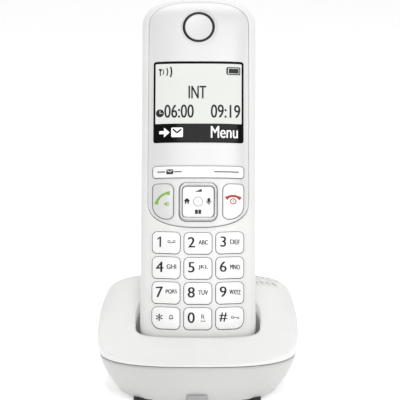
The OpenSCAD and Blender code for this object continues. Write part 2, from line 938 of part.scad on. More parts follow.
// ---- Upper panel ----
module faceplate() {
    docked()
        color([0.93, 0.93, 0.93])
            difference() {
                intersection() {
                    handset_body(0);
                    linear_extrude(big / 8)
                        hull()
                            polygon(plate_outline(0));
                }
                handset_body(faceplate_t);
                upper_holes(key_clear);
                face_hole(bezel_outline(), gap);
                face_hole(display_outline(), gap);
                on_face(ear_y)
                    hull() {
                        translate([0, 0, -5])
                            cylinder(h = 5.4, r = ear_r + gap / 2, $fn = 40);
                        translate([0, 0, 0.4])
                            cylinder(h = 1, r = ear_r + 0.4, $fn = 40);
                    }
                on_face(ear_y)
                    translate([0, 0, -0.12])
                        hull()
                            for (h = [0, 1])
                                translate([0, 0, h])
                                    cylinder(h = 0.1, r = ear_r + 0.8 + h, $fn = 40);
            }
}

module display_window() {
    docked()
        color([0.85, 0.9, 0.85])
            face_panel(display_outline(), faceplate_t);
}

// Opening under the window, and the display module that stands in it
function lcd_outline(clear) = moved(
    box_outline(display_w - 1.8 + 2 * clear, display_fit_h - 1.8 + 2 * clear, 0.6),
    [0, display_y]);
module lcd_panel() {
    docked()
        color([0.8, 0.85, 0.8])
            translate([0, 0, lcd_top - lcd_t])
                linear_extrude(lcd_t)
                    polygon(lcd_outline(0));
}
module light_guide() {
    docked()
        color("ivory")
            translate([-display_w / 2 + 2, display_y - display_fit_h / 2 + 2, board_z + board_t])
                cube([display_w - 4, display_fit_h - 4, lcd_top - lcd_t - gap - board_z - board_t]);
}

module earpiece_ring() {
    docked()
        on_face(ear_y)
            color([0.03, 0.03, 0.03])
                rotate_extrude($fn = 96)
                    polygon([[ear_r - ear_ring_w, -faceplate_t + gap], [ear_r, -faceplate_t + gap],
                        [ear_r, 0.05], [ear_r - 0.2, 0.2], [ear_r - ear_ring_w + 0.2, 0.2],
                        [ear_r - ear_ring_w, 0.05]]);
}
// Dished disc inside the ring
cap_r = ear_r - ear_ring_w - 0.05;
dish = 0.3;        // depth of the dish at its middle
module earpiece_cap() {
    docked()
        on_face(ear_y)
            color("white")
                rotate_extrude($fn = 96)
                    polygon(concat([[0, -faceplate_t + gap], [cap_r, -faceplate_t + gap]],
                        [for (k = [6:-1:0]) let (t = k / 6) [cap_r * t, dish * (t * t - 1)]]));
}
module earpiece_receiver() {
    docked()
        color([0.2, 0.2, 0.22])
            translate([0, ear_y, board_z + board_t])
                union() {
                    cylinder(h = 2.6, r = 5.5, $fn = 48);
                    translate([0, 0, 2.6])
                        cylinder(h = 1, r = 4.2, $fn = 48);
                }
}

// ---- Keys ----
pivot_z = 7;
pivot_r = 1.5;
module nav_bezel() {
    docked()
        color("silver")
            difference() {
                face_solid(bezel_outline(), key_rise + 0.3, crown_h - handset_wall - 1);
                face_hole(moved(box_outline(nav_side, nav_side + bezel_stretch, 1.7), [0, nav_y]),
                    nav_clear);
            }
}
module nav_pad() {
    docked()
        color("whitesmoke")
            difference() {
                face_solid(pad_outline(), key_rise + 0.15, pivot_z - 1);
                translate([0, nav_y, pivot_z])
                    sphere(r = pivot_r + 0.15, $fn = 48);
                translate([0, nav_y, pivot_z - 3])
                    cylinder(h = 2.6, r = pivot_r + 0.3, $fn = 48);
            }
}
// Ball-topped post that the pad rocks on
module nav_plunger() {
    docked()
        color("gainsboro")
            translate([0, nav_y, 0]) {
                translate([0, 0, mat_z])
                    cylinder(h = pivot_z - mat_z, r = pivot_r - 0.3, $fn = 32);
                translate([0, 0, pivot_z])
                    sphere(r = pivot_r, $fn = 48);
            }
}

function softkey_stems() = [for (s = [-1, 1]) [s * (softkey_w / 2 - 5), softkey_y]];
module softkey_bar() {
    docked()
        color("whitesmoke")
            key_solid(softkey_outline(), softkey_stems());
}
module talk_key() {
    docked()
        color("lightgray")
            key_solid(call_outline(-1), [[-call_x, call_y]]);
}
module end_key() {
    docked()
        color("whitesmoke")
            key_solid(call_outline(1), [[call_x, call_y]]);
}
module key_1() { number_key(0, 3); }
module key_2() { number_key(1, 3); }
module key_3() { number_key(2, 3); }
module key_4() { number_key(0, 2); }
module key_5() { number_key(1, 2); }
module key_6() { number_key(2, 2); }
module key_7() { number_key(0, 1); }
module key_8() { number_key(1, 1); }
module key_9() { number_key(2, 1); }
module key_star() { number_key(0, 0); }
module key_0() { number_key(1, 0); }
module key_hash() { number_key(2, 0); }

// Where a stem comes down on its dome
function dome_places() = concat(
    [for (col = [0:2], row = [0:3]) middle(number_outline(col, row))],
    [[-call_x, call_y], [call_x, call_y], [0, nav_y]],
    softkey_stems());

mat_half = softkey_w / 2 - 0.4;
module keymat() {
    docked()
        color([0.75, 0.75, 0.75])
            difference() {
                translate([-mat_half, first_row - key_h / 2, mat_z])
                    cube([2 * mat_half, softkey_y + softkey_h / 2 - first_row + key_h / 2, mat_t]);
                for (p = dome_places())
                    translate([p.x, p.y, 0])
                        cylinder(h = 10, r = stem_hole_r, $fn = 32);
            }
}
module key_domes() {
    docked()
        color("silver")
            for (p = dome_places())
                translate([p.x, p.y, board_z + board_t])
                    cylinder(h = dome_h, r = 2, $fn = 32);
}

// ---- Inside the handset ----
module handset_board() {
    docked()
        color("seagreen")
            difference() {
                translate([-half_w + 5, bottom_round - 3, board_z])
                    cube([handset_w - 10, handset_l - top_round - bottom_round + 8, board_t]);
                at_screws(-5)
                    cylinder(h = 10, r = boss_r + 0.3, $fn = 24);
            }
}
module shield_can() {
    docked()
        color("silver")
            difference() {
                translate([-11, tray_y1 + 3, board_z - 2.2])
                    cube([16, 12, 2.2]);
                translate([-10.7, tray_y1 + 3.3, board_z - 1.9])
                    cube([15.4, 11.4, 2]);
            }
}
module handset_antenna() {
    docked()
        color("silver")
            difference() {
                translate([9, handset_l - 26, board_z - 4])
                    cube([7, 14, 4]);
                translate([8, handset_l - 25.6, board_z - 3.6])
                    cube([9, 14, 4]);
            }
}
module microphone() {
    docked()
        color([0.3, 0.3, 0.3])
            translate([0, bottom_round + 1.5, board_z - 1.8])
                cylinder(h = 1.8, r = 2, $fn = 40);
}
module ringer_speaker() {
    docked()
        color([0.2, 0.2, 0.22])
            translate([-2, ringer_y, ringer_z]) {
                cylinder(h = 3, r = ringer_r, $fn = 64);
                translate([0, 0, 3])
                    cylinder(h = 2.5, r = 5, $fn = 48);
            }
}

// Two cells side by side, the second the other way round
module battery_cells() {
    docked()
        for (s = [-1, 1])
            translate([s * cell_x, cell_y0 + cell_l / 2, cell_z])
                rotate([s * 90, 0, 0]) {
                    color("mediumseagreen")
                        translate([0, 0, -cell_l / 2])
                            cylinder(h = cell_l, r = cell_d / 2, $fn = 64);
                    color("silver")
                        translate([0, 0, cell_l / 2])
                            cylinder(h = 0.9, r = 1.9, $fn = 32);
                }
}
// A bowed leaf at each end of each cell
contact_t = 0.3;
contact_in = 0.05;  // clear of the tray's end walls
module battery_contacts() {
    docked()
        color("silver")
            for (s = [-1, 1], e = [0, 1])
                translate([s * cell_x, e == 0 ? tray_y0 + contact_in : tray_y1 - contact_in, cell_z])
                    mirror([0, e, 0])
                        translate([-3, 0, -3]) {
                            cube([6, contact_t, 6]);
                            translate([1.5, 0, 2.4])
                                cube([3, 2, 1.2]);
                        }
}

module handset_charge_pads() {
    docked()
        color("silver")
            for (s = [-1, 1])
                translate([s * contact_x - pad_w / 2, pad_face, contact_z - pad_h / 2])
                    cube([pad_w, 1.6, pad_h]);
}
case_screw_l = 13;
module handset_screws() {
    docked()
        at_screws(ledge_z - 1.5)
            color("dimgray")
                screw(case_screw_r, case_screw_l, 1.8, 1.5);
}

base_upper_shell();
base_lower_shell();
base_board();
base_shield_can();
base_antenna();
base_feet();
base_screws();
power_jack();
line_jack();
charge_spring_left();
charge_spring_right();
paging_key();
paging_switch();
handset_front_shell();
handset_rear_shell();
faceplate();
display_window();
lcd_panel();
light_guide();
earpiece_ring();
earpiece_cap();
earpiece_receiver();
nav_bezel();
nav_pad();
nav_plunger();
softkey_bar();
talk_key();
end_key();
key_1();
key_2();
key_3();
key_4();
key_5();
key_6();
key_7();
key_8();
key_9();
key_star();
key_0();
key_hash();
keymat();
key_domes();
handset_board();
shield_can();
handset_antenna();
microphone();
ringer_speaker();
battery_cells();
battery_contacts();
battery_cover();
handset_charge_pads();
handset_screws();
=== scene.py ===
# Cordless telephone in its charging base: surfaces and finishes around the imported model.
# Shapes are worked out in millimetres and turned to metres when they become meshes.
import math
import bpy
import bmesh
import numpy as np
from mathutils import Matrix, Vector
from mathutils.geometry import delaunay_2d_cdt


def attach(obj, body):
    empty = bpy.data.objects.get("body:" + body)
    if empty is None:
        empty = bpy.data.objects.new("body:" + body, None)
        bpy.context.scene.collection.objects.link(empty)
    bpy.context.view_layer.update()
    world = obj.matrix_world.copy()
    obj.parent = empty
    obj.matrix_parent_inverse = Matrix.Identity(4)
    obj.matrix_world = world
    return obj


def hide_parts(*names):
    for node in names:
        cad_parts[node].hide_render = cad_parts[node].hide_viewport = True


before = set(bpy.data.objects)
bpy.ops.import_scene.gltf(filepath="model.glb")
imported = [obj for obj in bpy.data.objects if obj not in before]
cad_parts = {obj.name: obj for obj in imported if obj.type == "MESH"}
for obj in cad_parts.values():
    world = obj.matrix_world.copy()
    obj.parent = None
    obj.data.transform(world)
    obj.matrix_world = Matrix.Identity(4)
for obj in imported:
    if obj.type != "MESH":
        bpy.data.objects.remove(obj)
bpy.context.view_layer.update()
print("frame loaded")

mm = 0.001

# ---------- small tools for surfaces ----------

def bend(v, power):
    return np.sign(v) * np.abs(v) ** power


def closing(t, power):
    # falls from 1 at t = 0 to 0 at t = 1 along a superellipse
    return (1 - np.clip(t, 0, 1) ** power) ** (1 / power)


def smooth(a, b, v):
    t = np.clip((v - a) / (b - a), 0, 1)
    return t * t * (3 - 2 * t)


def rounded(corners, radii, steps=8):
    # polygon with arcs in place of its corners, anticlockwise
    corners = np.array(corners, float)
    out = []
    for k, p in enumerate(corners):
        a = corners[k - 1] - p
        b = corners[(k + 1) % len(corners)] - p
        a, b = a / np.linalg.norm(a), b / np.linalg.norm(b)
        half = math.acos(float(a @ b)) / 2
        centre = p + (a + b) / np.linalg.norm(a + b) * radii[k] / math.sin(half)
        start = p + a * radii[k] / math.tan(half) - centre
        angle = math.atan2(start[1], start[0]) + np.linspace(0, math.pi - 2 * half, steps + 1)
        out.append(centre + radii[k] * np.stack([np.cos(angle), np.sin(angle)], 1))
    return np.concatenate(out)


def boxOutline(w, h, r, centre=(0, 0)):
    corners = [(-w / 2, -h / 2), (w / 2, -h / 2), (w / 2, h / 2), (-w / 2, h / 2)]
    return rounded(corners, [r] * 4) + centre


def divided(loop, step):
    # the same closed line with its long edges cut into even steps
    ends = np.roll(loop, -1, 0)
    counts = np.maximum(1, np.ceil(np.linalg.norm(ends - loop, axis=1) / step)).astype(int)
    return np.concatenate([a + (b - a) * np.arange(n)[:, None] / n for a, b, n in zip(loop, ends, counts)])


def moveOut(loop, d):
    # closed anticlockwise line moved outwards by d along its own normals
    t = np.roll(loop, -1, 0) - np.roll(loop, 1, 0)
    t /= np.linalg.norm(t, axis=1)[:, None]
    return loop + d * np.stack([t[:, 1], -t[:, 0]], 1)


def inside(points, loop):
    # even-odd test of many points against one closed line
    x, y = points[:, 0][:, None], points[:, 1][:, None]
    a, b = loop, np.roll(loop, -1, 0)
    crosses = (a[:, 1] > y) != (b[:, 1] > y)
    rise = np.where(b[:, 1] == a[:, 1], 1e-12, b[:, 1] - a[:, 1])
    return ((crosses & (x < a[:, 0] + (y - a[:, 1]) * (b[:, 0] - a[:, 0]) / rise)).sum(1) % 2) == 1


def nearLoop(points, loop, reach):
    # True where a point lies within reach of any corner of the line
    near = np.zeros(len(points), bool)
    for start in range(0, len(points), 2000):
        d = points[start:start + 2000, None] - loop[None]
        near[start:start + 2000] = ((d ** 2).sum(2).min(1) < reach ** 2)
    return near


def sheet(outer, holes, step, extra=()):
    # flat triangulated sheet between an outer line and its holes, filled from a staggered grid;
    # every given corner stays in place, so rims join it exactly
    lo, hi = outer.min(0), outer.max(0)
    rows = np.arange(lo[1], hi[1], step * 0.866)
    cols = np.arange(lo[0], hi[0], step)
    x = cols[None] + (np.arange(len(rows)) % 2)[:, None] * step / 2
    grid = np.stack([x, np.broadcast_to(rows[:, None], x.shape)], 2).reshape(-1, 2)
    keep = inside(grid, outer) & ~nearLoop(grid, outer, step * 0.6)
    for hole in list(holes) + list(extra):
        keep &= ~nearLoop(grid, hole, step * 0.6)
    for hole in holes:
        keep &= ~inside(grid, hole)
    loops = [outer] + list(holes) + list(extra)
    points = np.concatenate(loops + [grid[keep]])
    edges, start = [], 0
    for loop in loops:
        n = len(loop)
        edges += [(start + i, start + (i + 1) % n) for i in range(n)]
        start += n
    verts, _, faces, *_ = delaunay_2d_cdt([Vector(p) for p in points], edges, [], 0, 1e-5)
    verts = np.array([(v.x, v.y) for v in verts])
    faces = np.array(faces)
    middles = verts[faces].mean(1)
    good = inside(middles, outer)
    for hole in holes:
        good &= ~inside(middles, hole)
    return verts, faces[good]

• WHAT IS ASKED
Reproduce every line of the listing above in which the string "context" appears.

• RESPONSE BELOW
        bpy.context.scene.collection.objects.link(empty)
    bpy.context.view_layer.update()
bpy.context.view_layer.update()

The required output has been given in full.